Retail businesses should also consider dramatically reimagining their operational strategy to weather this storm and pass on price benefits to consumers. By identifying new revenue streams, creating new markets, transforming operations, and optimizing costs, businesses can succeed without compromising on overall customer experience. Harnessing technology for intelligent demand planning, inventory management and automated operations can help reduce costs and maintain margins.
How can businesses make sure they keep up with the changing demands of customers who want reduced pricing for the necessities for their families?
Our data shows that the majority of consumers (74%) do expect companies to provide more discounts to help Canadians purchase essential items during this difficult time. While businesses may be wary of reducing costs or making goods more accessible. Those who do will see the long-term benefit. Eighty-one per cent of Canadian consumers have shared that they will purchase more products/services in the future from companies that help them through this difficult time and 85 per cent of Canadian consumers have stated that they will be more loyal to companies that help them through.
What are your thoughts on customers’ demands that businesses give up excess earnings in order to serve society? What are the most important resources that brands need to employ in order to address this issue and meet the demands of their customers?
Retailers have an opportunity to rethink operational strategy for cost reduction, sustainability and experience. Businesses too are grappling with challenges such as increased energy, labour, and transportation costs, yet according to the report, 63 per cent of Canadian consumers say that brands and retailers should offer lower prices for the products their families require. Consumers expect companies to make operational efficiency changes to lower costs. Fifty-six per cent of Canadians expect companies to use technology to lower prices (e.g. replacing staffed check-out counters with self-service payment areas to lower overheads).
This is a moment of opportunity for businesses. The report highlights three key actions that will help brands and retailers to capitalize on opportunities that these evolving trends offer.
First, companies must drive cost reductions by rethinking the way they operate and how the supply chain is organized to ultimately be able to pass on cost savings to consumers. For example, brands and retailers can use technology such as data and analytics, AI and automation in their planning processes to optimize costs.
Second, brands and retailers must identify new revenue and channel growth opportunities. For example, by leveraging the power of social media influencers and expanding into newer channels to reach customers, brands can unlock new revenue streams and growth opportunities.

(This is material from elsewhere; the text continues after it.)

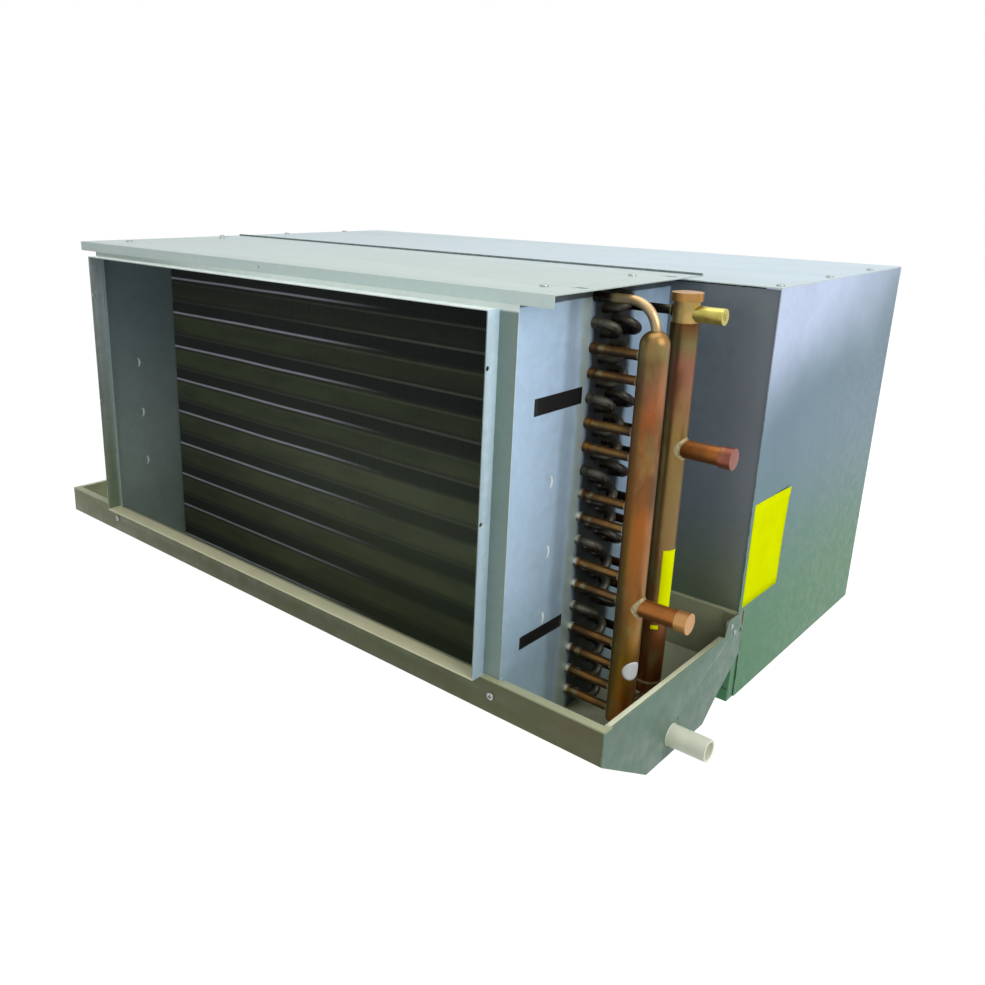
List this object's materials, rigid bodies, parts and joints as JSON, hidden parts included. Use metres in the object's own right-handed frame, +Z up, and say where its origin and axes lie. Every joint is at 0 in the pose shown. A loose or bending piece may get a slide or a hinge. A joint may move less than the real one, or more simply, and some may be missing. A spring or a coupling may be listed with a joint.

Gen Z shows the highest engagement here, with almost half (48%) discovering new products through online influencers and 32% going on to purchase.
Third, companies must lead with purpose and help consumers through this difficult time to build goodwill and loyalty in the long term. Retailers must empathize with consumer concerns by keeping prices fair and consider how they can reduce their operational costs to be able to pass on cost savings to the customer via promotions, discounts, price freezes, or other means.